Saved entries
==============================

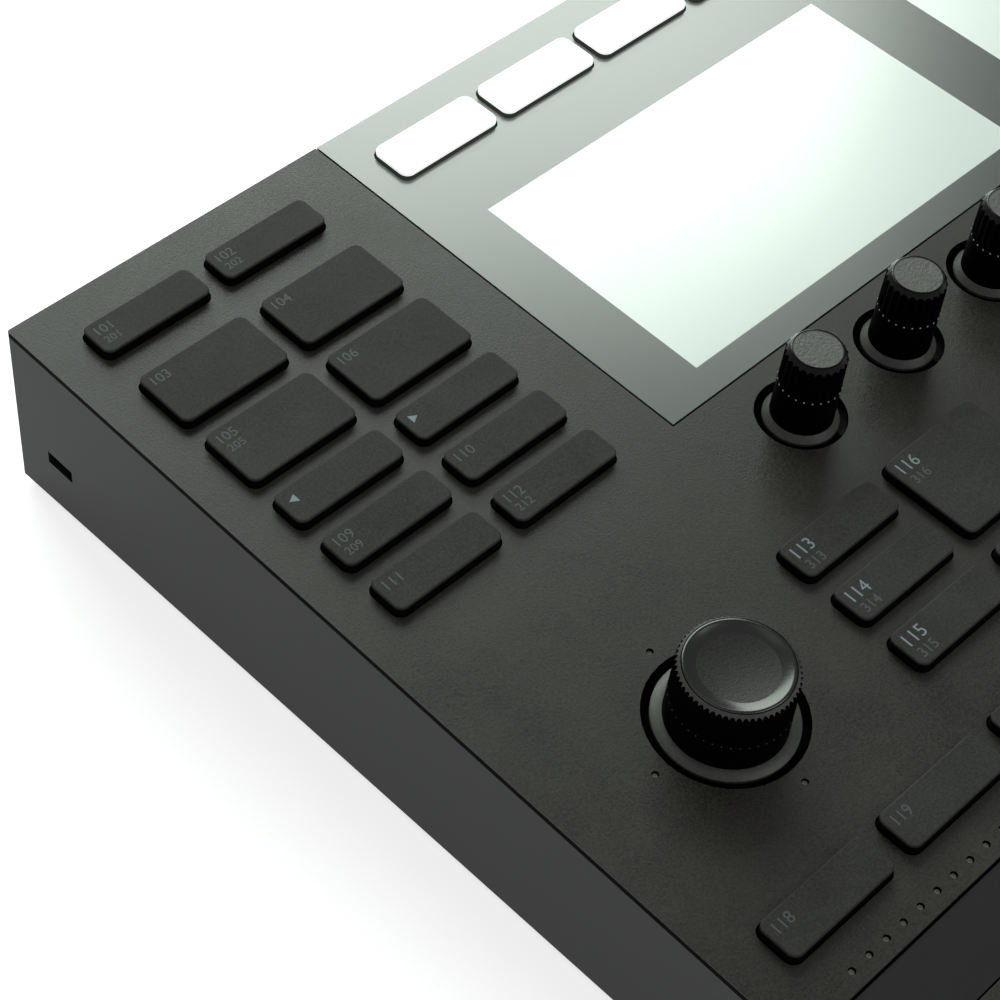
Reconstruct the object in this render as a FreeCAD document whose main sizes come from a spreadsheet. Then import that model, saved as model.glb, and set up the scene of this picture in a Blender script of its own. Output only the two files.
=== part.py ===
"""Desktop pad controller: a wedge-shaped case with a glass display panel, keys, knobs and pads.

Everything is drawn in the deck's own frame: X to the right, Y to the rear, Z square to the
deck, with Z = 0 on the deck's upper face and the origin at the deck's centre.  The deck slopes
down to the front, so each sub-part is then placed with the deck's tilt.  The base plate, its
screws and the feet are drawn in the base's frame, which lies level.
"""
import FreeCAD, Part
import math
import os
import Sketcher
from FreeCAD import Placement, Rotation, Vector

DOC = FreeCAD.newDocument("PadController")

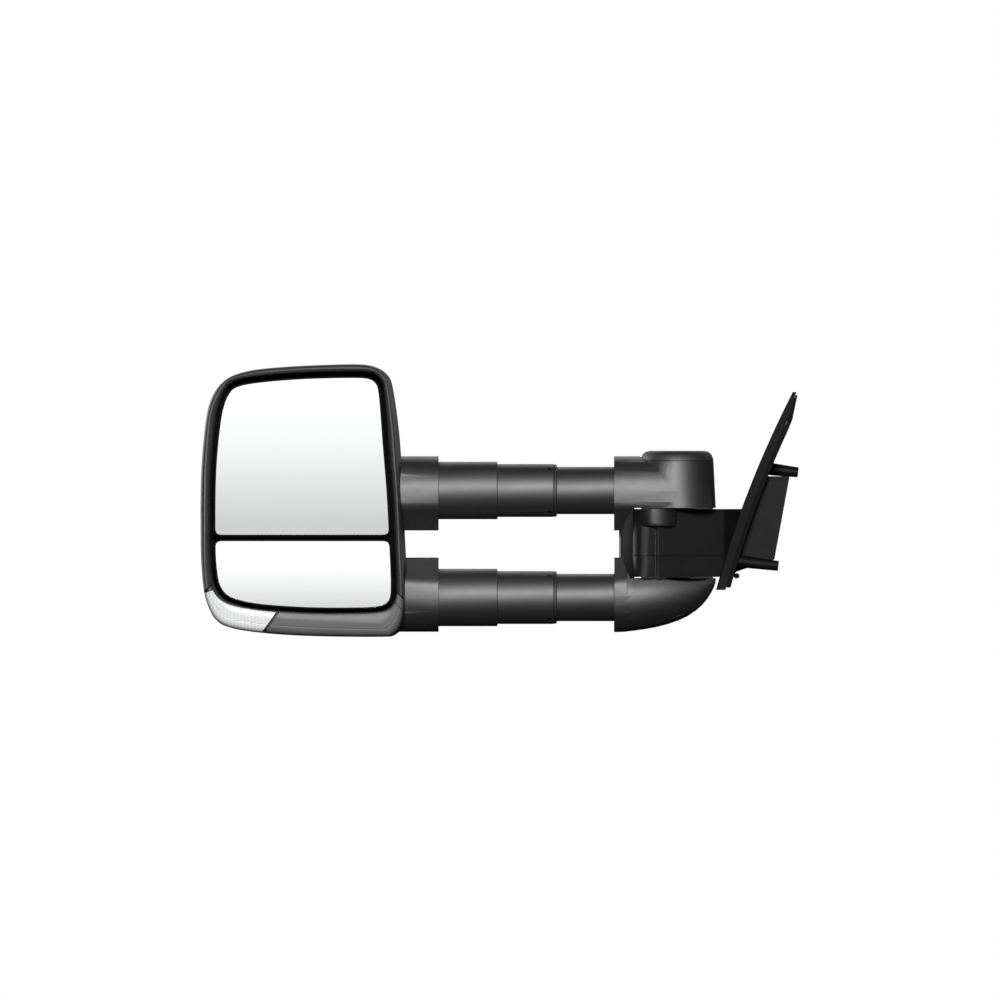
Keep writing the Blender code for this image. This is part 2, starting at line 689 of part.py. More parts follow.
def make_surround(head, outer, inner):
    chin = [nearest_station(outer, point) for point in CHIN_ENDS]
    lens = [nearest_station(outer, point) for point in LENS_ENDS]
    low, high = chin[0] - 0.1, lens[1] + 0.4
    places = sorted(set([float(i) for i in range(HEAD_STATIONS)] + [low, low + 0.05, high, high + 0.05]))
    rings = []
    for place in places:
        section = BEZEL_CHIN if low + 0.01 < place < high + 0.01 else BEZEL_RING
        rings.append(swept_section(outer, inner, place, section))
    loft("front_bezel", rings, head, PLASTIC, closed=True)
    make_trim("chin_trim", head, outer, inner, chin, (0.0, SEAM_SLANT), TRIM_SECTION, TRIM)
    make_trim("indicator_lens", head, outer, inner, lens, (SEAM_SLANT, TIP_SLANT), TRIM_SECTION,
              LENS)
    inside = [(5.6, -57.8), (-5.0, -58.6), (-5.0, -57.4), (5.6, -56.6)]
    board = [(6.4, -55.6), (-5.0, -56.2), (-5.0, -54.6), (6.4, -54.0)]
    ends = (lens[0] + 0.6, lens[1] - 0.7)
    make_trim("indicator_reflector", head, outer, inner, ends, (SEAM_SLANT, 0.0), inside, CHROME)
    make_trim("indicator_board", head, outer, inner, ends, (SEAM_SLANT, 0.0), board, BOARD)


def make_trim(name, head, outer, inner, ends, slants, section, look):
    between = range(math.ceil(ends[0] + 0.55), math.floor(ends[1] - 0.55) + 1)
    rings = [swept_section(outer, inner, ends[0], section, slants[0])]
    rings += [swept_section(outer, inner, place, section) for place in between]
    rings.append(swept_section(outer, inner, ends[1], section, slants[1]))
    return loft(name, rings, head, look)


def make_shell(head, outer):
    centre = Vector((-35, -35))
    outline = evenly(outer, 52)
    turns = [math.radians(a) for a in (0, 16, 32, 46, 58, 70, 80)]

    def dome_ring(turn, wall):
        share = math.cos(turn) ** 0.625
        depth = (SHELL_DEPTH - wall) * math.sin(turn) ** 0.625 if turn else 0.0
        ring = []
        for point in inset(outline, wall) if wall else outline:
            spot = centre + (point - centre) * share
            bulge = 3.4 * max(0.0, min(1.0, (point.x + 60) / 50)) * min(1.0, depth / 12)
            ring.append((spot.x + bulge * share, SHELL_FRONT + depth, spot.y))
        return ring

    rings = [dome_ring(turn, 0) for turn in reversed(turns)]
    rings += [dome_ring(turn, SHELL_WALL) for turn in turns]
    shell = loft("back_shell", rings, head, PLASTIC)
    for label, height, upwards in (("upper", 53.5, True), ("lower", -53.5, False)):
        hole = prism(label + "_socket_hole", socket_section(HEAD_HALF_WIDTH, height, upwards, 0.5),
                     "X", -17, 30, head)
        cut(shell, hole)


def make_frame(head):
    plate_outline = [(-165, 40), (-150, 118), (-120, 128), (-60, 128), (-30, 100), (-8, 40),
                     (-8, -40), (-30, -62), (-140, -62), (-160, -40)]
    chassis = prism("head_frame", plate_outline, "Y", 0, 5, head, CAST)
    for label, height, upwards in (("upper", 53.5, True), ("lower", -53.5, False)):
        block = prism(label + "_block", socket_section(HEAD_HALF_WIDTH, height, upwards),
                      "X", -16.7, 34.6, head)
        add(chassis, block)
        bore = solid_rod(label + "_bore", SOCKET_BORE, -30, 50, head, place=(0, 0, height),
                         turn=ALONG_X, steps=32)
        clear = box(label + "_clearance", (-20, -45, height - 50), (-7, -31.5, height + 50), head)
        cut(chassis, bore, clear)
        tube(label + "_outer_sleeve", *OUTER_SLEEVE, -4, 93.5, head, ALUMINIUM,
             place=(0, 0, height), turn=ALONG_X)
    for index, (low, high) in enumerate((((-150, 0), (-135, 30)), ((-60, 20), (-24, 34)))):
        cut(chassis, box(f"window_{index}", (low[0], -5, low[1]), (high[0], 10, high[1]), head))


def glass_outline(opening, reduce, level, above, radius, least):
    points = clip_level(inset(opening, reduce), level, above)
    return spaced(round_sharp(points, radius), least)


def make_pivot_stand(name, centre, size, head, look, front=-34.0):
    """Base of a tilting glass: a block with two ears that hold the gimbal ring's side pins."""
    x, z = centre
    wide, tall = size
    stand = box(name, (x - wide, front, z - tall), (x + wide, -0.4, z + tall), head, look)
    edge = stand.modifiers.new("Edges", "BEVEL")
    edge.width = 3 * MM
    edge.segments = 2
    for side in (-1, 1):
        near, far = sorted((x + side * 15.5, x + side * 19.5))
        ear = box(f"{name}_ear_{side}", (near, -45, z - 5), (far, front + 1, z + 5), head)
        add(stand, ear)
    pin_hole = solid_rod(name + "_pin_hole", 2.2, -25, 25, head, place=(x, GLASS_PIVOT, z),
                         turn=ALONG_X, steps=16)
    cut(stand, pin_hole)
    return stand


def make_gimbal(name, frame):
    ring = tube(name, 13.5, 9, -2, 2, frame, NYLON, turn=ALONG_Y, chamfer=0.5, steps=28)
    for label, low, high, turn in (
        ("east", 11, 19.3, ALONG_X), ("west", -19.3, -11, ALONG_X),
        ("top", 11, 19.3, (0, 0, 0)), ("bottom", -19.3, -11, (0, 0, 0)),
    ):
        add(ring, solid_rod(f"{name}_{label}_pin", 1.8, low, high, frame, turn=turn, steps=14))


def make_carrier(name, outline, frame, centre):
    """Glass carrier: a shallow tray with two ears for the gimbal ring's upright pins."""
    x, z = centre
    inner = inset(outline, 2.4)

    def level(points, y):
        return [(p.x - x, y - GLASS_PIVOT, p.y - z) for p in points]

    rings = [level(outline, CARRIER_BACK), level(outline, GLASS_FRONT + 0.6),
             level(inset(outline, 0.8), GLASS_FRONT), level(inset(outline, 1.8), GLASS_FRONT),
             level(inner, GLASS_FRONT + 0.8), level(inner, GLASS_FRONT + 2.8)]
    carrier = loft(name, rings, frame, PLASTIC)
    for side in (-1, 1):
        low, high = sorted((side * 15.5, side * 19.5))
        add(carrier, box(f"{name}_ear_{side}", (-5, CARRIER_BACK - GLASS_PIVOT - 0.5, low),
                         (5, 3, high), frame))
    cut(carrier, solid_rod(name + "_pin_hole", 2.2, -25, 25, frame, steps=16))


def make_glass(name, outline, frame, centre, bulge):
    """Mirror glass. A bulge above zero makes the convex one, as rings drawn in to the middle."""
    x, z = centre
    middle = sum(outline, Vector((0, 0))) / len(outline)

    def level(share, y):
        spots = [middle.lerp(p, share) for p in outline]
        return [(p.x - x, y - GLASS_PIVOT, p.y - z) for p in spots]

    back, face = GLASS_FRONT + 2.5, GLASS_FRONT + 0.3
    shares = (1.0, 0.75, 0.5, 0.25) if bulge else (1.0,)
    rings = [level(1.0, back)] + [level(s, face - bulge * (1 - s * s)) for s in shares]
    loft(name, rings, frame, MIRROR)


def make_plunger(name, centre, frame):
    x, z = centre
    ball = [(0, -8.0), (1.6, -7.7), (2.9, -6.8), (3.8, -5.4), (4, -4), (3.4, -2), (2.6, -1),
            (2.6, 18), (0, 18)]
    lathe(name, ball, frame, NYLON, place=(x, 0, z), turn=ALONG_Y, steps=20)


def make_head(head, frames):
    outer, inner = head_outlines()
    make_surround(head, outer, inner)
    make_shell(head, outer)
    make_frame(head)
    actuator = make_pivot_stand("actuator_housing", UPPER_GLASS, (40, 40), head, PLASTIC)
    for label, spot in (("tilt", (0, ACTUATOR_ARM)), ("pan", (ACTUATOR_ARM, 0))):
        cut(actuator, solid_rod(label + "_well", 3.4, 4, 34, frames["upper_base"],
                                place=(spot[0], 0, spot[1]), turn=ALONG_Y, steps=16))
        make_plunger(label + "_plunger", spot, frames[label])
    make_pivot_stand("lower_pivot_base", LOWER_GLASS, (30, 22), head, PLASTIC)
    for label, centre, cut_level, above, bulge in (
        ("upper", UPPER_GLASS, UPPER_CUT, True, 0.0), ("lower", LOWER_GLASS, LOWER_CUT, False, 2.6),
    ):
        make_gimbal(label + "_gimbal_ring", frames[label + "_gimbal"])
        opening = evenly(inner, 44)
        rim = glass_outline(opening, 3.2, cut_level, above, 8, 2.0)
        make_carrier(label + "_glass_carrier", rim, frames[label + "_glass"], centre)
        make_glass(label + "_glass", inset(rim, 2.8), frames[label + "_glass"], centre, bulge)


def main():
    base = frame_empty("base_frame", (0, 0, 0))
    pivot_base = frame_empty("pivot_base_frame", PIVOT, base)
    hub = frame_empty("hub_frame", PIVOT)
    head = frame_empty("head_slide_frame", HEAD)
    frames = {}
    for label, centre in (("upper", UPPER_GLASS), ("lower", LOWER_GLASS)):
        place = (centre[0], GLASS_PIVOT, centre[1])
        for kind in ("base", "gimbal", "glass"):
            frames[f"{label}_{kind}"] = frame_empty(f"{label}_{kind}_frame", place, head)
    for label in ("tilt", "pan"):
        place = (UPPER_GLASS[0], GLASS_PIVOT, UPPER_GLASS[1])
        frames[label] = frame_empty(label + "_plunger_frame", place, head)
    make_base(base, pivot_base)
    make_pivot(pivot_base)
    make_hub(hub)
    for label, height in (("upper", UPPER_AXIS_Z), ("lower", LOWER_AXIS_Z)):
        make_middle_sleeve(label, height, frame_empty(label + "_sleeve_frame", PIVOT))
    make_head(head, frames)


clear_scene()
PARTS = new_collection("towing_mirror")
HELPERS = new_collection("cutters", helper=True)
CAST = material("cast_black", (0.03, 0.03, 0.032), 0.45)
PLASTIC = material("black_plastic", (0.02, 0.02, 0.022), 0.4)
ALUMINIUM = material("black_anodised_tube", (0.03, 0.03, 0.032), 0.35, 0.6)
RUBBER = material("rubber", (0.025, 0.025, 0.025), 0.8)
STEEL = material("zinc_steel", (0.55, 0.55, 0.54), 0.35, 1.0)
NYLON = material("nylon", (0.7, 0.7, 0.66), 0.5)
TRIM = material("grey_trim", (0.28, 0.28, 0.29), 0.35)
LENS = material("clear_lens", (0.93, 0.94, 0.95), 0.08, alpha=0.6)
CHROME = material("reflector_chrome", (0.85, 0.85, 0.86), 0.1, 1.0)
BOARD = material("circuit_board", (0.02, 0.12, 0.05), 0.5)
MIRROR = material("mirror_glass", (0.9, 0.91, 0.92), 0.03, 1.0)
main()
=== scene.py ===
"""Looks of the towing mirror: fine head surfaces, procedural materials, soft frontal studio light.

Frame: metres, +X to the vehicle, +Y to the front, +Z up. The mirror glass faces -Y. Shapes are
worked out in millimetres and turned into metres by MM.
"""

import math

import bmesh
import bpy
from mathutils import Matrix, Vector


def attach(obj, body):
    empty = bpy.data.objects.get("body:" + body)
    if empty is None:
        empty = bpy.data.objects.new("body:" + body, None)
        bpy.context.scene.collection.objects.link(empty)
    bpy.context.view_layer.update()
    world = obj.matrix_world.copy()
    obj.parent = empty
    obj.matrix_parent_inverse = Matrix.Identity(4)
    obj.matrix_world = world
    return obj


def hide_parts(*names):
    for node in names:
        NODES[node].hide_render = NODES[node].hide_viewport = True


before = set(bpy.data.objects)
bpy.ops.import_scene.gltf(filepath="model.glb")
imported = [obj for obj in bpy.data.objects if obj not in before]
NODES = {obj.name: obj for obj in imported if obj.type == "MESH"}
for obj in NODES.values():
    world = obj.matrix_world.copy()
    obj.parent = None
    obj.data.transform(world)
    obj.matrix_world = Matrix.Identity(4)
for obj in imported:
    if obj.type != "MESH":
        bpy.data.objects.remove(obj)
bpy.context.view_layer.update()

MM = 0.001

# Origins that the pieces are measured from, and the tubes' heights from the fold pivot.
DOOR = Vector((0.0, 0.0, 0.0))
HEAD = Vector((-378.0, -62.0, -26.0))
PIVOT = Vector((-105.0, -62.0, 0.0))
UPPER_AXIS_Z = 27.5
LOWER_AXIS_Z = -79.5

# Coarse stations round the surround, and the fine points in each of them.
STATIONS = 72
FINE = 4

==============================

▶ EXERCISE GOAL
Nothing but the lines from the line that contains "clear_scene()" through the line that contains "obj.matrix_parent_inverse = Matrix.Identity(4)" should be given again, each exactly as it stands, both ends included.

▶ ANSWER TO THE PROBLEM
clear_scene()
PARTS = new_collection("towing_mirror")
HELPERS = new_collection("cutters", helper=True)
CAST = material("cast_black", (0.03, 0.03, 0.032), 0.45)
PLASTIC = material("black_plastic", (0.02, 0.02, 0.022), 0.4)
ALUMINIUM = material("black_anodised_tube", (0.03, 0.03, 0.032), 0.35, 0.6)
RUBBER = material("rubber", (0.025, 0.025, 0.025), 0.8)
STEEL = material("zinc_steel", (0.55, 0.55, 0.54), 0.35, 1.0)
NYLON = material("nylon", (0.7, 0.7, 0.66), 0.5)
TRIM = material("grey_trim", (0.28, 0.28, 0.29), 0.35)
LENS = material("clear_lens", (0.93, 0.94, 0.95), 0.08, alpha=0.6)
CHROME = material("reflector_chrome", (0.85, 0.85, 0.86), 0.1, 1.0)
BOARD = material("circuit_board", (0.02, 0.12, 0.05), 0.5)
MIRROR = material("mirror_glass", (0.9, 0.91, 0.92), 0.03, 1.0)
main()
=== scene.py ===
"""Looks of the towing mirror: fine head surfaces, procedural materials, soft frontal studio light.

Frame: metres, +X to the vehicle, +Y to the front, +Z up. The mirror glass faces -Y. Shapes are
worked out in millimetres and turned into metres by MM.
"""

import math

import bmesh
import bpy
from mathutils import Matrix, Vector


def attach(obj, body):
    empty = bpy.data.objects.get("body:" + body)
    if empty is None:
        empty = bpy.data.objects.new("body:" + body, None)
        bpy.context.scene.collection.objects.link(empty)
    bpy.context.view_layer.update()
    world = obj.matrix_world.copy()
    obj.parent = empty
    obj.matrix_parent_inverse = Matrix.Identity(4)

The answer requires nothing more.